Jaelin Llewellyn – Michigan – 6’2 Sr. Guard – Mississauga, ON.
Llewellyn will enter his sixth season of college hoops after missing most of last year with an ACL injury playing in just eight games for the Wolverines. Prior to that, he was a two-time All-Ivy League selection for Princeton (First team in 2022 and Second team in 2020). He’s started all 84 games in his college career and is a very smart, crafty point guard who plays similar to fellow Canadian Andrew Nembhard. If he’s healthy he’s an All-Big 10 selection, but if he’s not, Michigan could be in trouble.

Tyrese Samuel – Florida – 6’9 Sr. Forward – Montreal, Que.

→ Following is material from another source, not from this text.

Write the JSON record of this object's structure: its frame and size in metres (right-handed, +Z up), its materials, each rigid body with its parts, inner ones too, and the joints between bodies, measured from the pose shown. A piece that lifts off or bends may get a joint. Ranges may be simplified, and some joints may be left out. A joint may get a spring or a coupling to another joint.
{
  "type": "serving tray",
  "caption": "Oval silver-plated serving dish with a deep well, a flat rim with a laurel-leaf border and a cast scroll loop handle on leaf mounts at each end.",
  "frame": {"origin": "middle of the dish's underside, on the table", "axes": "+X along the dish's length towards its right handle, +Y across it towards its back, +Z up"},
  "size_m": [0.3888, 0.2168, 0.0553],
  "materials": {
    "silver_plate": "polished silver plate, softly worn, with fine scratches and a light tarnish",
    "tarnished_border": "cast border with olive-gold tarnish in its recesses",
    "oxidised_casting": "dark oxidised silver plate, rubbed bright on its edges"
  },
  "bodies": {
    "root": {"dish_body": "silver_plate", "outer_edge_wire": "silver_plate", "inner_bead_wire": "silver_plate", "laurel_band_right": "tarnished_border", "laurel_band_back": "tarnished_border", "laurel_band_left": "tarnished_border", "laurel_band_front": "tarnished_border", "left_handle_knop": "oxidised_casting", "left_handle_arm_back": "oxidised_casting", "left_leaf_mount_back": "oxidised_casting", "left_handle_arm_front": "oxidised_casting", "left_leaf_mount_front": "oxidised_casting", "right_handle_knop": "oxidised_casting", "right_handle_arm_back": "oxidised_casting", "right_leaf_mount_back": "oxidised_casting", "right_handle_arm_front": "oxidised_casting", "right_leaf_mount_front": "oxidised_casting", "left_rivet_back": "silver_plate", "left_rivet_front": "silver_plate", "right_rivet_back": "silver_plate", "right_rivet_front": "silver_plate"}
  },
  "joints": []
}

Was a bit of a surprise seeing him in the transfer portal where he ended up at Florida. Samuel had 118 career appearances with 36 starts over his four seasons at Seton Hall which includes starting all 33 games last season. He averaged 11.0 points and 4.3 rebounds per game and he finally developed into the player he was supposed to be coming out of high school. Samuel is an exceptionally gifted athlete but at times he can be too much of a nice guy. He was a three-time Big East All-Academic Team honouree which is great but I’d like to see more intensity out of Samuel on the court now that he’s landed in the SEC.

Enoch Boakye – Fresno State – 6’10 Jr. Centre – Brampton, ON.

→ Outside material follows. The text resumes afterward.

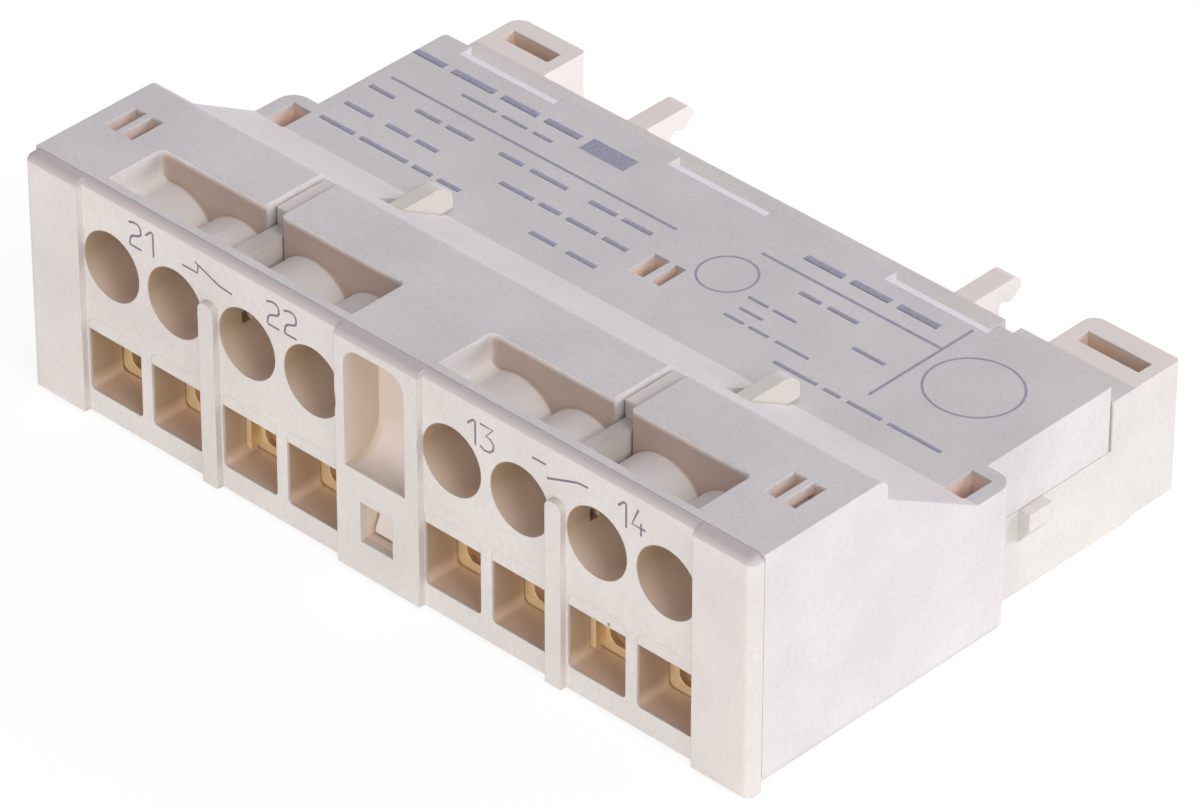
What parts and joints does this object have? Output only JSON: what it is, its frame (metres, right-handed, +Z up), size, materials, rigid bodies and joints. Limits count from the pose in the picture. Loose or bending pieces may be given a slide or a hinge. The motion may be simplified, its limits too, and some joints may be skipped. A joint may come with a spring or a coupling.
{
  "type": "auxiliary contact block",
  "caption": "Flat front-mounting auxiliary contact block with spring clamp terminals, one opening and one closing contact, and rear plungers worked by a motor circuit breaker.",
  "frame": {"origin": "centre of the bounding box, on the flat bottom", "axes": "+X along the terminals from the opening contact to the closing contact, +Y from the terminal face to the rear hooks, +Z up from the bottom"},
  "size_m": [0.0446, 0.0298, 0.0125],
  "materials": {
    "front_plate": "fine grained warm white polyamide",
    "housing": "fine grained warm white polyamide",
    "base": "fine grained warm white polyamide",
    "slider": "smooth grey acetal",
    "clamp_spring": "rolled strip",
    "strip": "stamped strip",
    "bridge": "stamped strip",
    "contact_tip": "silver alloy rivet head",
    "spring": "drawn wire"
  },
  "bodies": {
    "block_body": {"terminal_front_plate": "front_plate", "upper_housing": "housing", "base_housing": "base", "clamp_spring_nc_1": "clamp_spring", "clamp_spring_nc_2": "clamp_spring", "clamp_spring_nc_3": "clamp_spring", "clamp_spring_nc_4": "clamp_spring", "clamp_spring_no_1": "clamp_spring", "clamp_spring_no_2": "clamp_spring", "clamp_spring_no_3": "clamp_spring", "clamp_spring_no_4": "clamp_spring", "terminal_strip_nc_left": "strip", "terminal_strip_nc_right": "strip", "terminal_strip_no_left": "strip", "terminal_strip_no_right": "strip", "fixed_contact_nc_left": "contact_tip", "fixed_contact_nc_right": "contact_tip", "fixed_contact_no_left": "contact_tip", "fixed_contact_no_right": "contact_tip"},
    "nc_slider": {"slider_nc": "slider", "return_spring_nc": "spring", "contact_spring_nc": "spring"},
    "nc_bridge": {"bridge_nc": "bridge", "moving_contact_nc_left": "contact_tip", "moving_contact_nc_right": "contact_tip"},
    "no_slider": {"slider_no": "slider", "return_spring_no": "spring", "contact_spring_no": "spring"},
    "no_bridge": {"bridge_no": "bridge", "moving_contact_no_left": "contact_tip", "moving_contact_no_right": "contact_tip"}
  },
  "joints": [
    {"name": "nc_slider_push", "type": "slide", "parent": "block_body", "child": "nc_slider", "axis": [0, -1, 0], "range_m": [0, 0.0015], "stiffness_N_per_m": 150, "springref_m": -0.002, "deforming": ["return_spring_nc"]},
    {"name": "no_slider_push", "type": "slide", "parent": "block_body", "child": "no_slider", "axis": [0, -1, 0], "range_m": [0, 0.0015], "stiffness_N_per_m": 150, "springref_m": -0.002, "deforming": ["return_spring_no"]},
    {"name": "nc_bridge_overtravel", "type": "slide", "parent": "nc_slider", "child": "nc_bridge", "axis": [0, -1, 0], "range_m": [0, 0.0006], "stiffness_N_per_m": 200, "springref_m": -0.001, "deforming": ["contact_spring_nc"]},
    {"name": "no_bridge_overtravel", "type": "slide", "parent": "no_slider", "child": "no_bridge", "axis": [0, 1, 0], "range_m": [0, 0.0006], "stiffness_N_per_m": 200, "springref_m": -0.001, "deforming": ["contact_spring_no"]}
  ]
}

One word to describe Boakye’s two seasons at Arizona State would be; disappointing. Boayke was a 5-star recruit coming out of high school where he initially committed to play at Michigan State before switching to the Sun Devils. He had a decent freshman year under Bobby Hurley playing in 31 games but was a bust last season when he only saw action in 19 games (3.3 min per game) averaging only 0.7 points. However, I watched him up close this summer playing for Team Canada’s U23 team vs Kentucky and he looks the part of a big time college player (he could hang with the Kentucky guys). The move to Fresno with more playing time could be the redemption Boakye needs to revive his once promising career.